商汤是这样询问大夫棘的:“北方不毛之地,有一个很深的大海叫做天池。里面有一种鱼,体积之宽有数千里,没人知道它有多长,这种鱼叫做鲲。有一种鸟叫做鹏,后背像座大山,双翅如同天边的云彩,振翅拍击着旋风飞到九万里的高空,穿过云层,背负青天,然后计划着往南飞,将要飞往南方的深海。小雀讥笑它说:‘他要飞到何处去?我腾跃着飞上去,不过几丈高就得落下来,在蓬蒿之间翱翔,也算是飞到极至了,他要飞到哪里去?’”——这便是小与大的不同之处。

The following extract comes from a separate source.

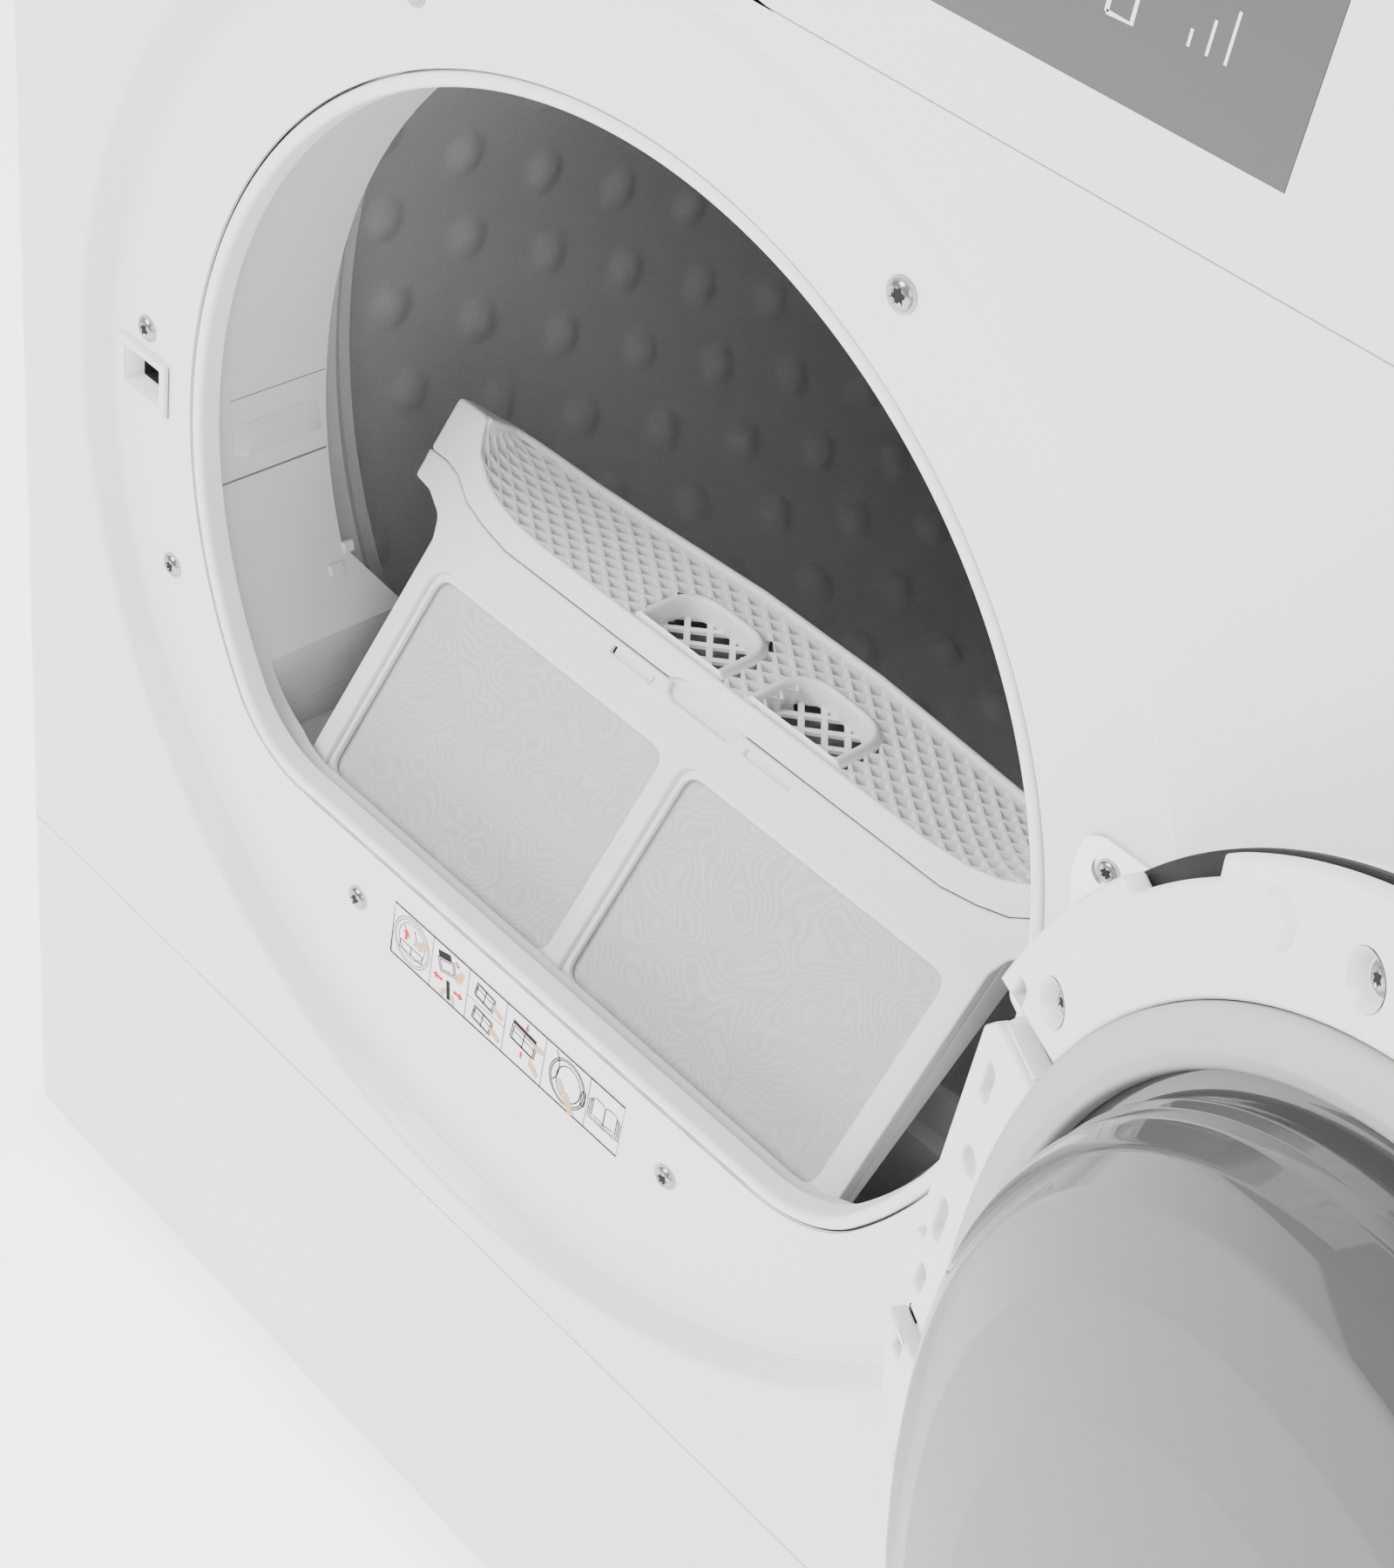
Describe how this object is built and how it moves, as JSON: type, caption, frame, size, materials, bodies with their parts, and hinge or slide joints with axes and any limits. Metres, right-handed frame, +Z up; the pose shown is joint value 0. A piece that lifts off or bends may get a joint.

因此知道,那些才智能胜任一官之职的、品行能合乎一乡人的心愿的、道德能符合一君之心的、能力能取信于一国之人的,他们看待自己也像小雀呢。而宋荣子却笑他们。世人全夸赞宋荣子,他不会更加努力;世人全责难他,他不会更加沮丧。他能确定自我与物外的分别,分辨荣誉与耻辱的界限,也就如此罢了。宋荣子对于人世中的追求,并不急急忙忙,虽然如此,他还有未曾树立的消遥之德。郑人列子驾着风行走,多么轻妙美好啊,十五天后方才返回。列子对于幸福的追求,并不急急忙忙,但这样虽能免于行走,可还是有所依凭(指风)。至于顺应天地万物的规律,把握六气(阴、阳、风、雨、晦、明)的变化,遨游于无穷无尽的疆界的人,他还需要依靠什么啊?所以说:道德高尚,顺应自然而长寿的至人是忘我的,超脱于物我之外的神人是不立功的,道德境界臻于完美的圣人是不求名的。
我思:
我们习惯于说“老庄老庄”,有的人便把老子和庄子混为一谈了。事实上,老子与庄子的区别很大。老子的学说可治国,庄子的学说只可修身。因此,庄子的学说从未为政治服务过。这种学说有局限性,却也有无比曼妙、无法逾越的精神高度,也因此,成为了历代失意或不失意的文人的精神栖息地。